▶ Problem to solve
Each line that includes the word "origin" counts once; give the total and nothing more.

▶ Supplied material
■ ■ ■ ■

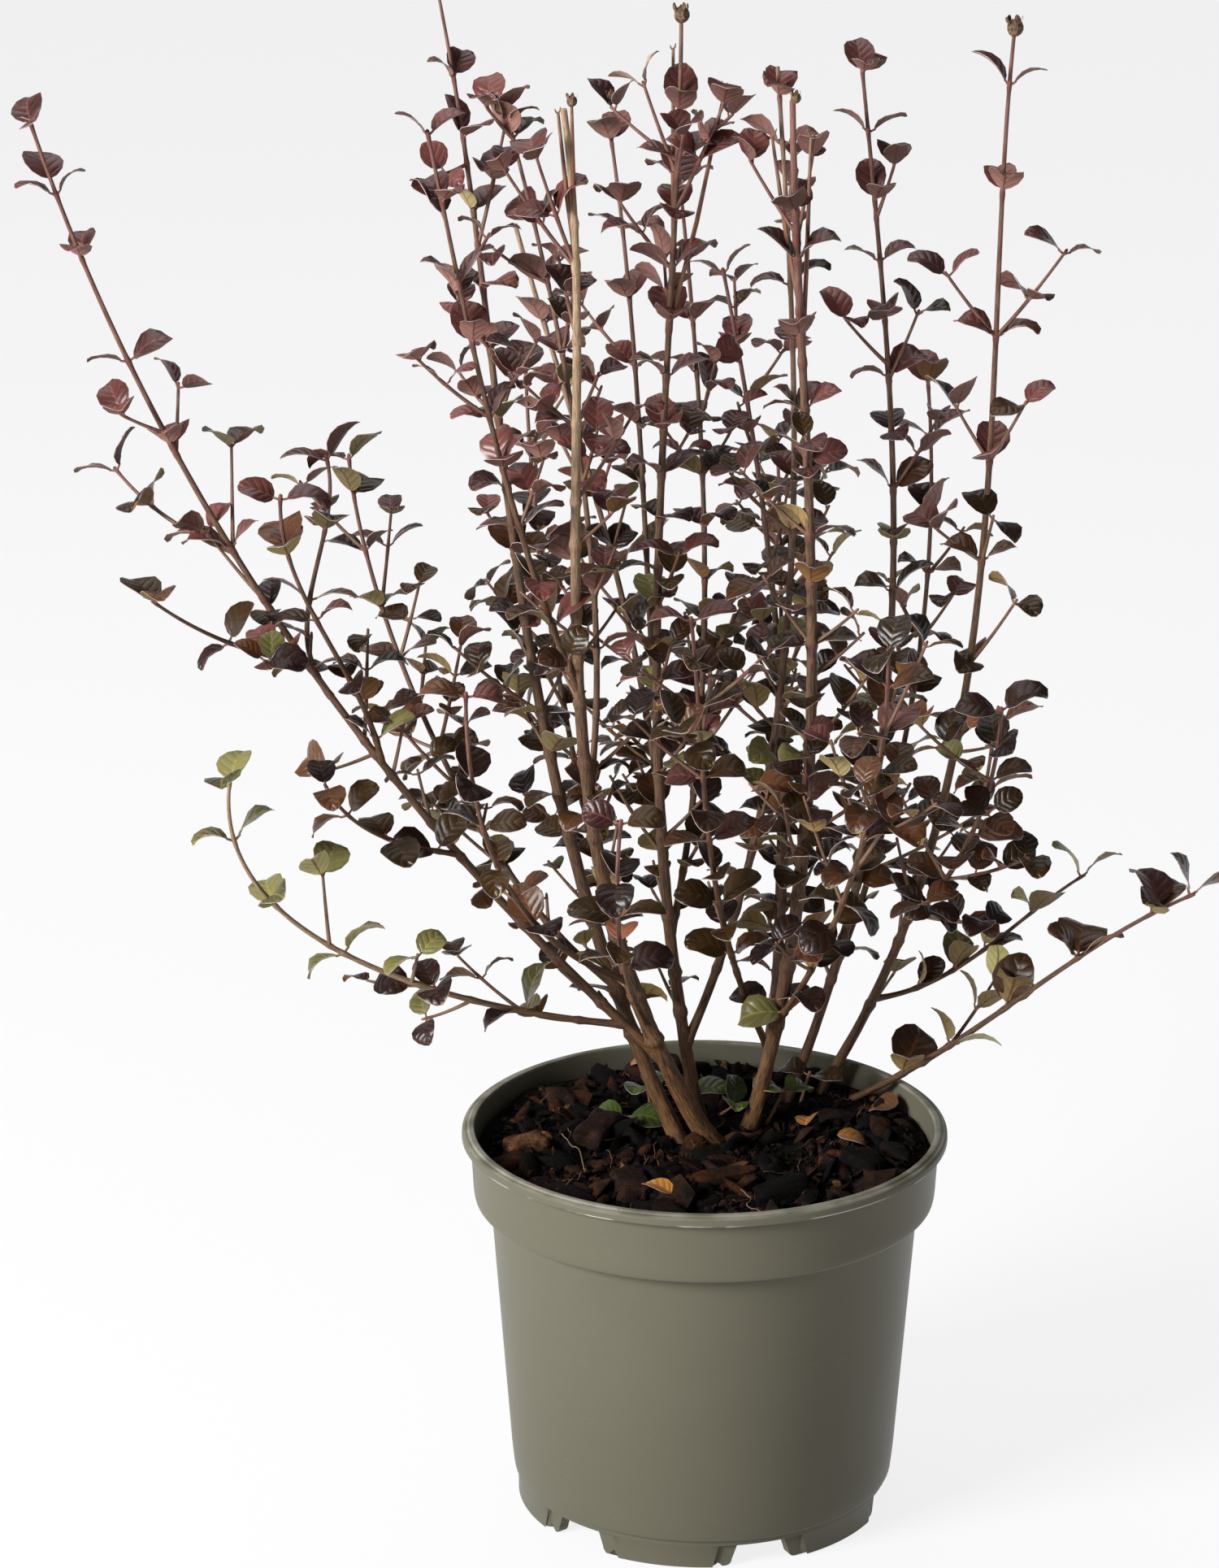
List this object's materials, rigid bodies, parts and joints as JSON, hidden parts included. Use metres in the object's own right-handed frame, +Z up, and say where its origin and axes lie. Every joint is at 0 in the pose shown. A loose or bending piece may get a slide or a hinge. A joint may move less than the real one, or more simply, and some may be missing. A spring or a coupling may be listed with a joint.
{
  "type": "potted new zealand myrtle shrub",
  "caption": "Upright evergreen shrub with small round wine-dark leaves on many slender stems, growing in a round plastic nursery pot filled with bark mulch.",
  "frame": {"origin": "middle of the base of the whole plant and pot, on the level surface that the pot stands on", "axes": "+Z up along the pot, -Y the side the picture was taken from, +X to its right"},
  "size_m": [0.462, 0.3466, 0.5929],
  "materials": {
    "pot_plastic": "grey-green moulded polypropylene, satin",
    "bark_soil": "moist bark chips and compost, nearly black with red-brown chips",
    "bark": "thin brown ridged bark, reddish on young shoots",
    "foliage": "leathery dark purple leaves with glossy upper faces and duller mauve-brown to olive undersides"
  },
  "bodies": {
    "root": {"pot": "pot_plastic", "soil": "bark_soil", "trunk": "bark", "stem_left_tall": "bark", "foliage_left_tall": "foliage", "stem_centre_tall": "bark", "foliage_centre_tall": "foliage", "stem_right_front": "bark", "foliage_right_front": "foliage", "stem_inner_back": "bark", "foliage_inner_back": "foliage", "stem_right_back": "bark", "foliage_right_back": "foliage", "stem_right_tall": "bark", "foliage_right_tall": "foliage", "stem_low_right": "bark", "foliage_low_right": "foliage", "bough_far_left": "bark", "foliage_far_left": "foliage", "bough_low_left": "bark", "foliage_low_left": "foliage", "bough_left_back": "bark", "foliage_left_back": "foliage", "bough_right_middle": "bark", "foliage_right_middle": "foliage", "bough_back_left_tall": "bark", "foliage_back_left_tall": "foliage", "bough_front_centre": "bark", "foliage_front_centre": "foliage", "foliage_back_centre": "foliage", "foliage_left_stub": "foliage", "foliage_left_front": "foliage", "foliage_left_middle": "foliage", "foliage_far_left_front": "foliage", "foliage_far_left_inner": "foliage", "foliage_far_left_outer": "foliage", "foliage_far_left_upper": "foliage", "foliage_far_left_lower": "foliage", "foliage_low_right_back": "foliage", "foliage_right_shoulder": "foliage", "foliage_front_right": "foliage", "foliage_front_left": "foliage", "foliage_front_low": "foliage", "foliage_back_left": "foliage", "foliage_back_right": "foliage", "foliage_back_low": "foliage"}
  },
  "joints": []
}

■ ■ ■ ■

▶ Correct output
2